From the Edge wins the NSW Premier's Australian History Prize
Worthy recognition for Mark McKenna's studious and evocative book of Australian coastal histories
MUP congratulates Mark McKenna upon winning the 2017 NSW Premier’s Australian History Prize with his book From the Edge: Australia's Lost Histories.
The Australian History Prize recognises major work of non-fiction that address subjects of national significance.
From the Edge has also been shortlisted for the Colin Roderick Award and H.T. Priestley Memorial Medal and longlisted for the 2017 Australia Book Prize, run by the Council for the Humanities, Arts and Social Sciences (CHASS).

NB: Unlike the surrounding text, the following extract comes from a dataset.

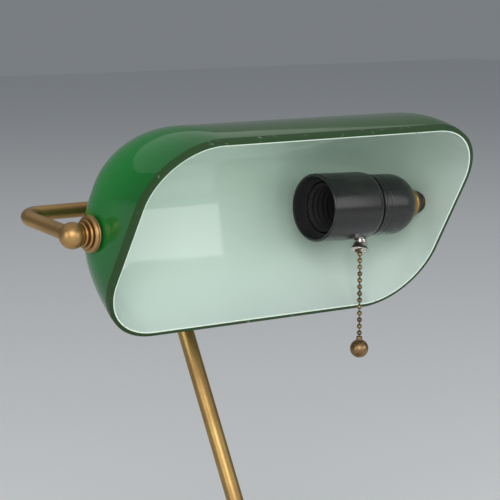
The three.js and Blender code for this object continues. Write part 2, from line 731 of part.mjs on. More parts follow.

Mark McKenna's previous book An Eye For Eternity, a studied biography of Manning Clark, won a number of awards including the Prime Minister's Literary Award for Non-Fiction and the National Biography Award.
In From the Edge, Mark McKenna uncovers the places and histories that Australians so often fail to see – the largely forgotten story of the shipwrecked sailors' walk from Preservation Island to Sydney in 1797; the founding of a 'new Singapore' in West Arnhem Land in the 1840s; the site of Australia's largest industrial development project in the Pilbara and its extraordinary Indigenous rock art; and James Cook's meeting with Aboriginal people at Cooktown in 1770.
These remarkable histories lie on the edge of the continent and the edge of national consciousness. Retracing their steps, McKenna explores the central drama of Australian history: the encounter between Aboriginal and non-Aboriginal Australians—each altered irrevocably by the other—and offers a new understanding of the country and its people.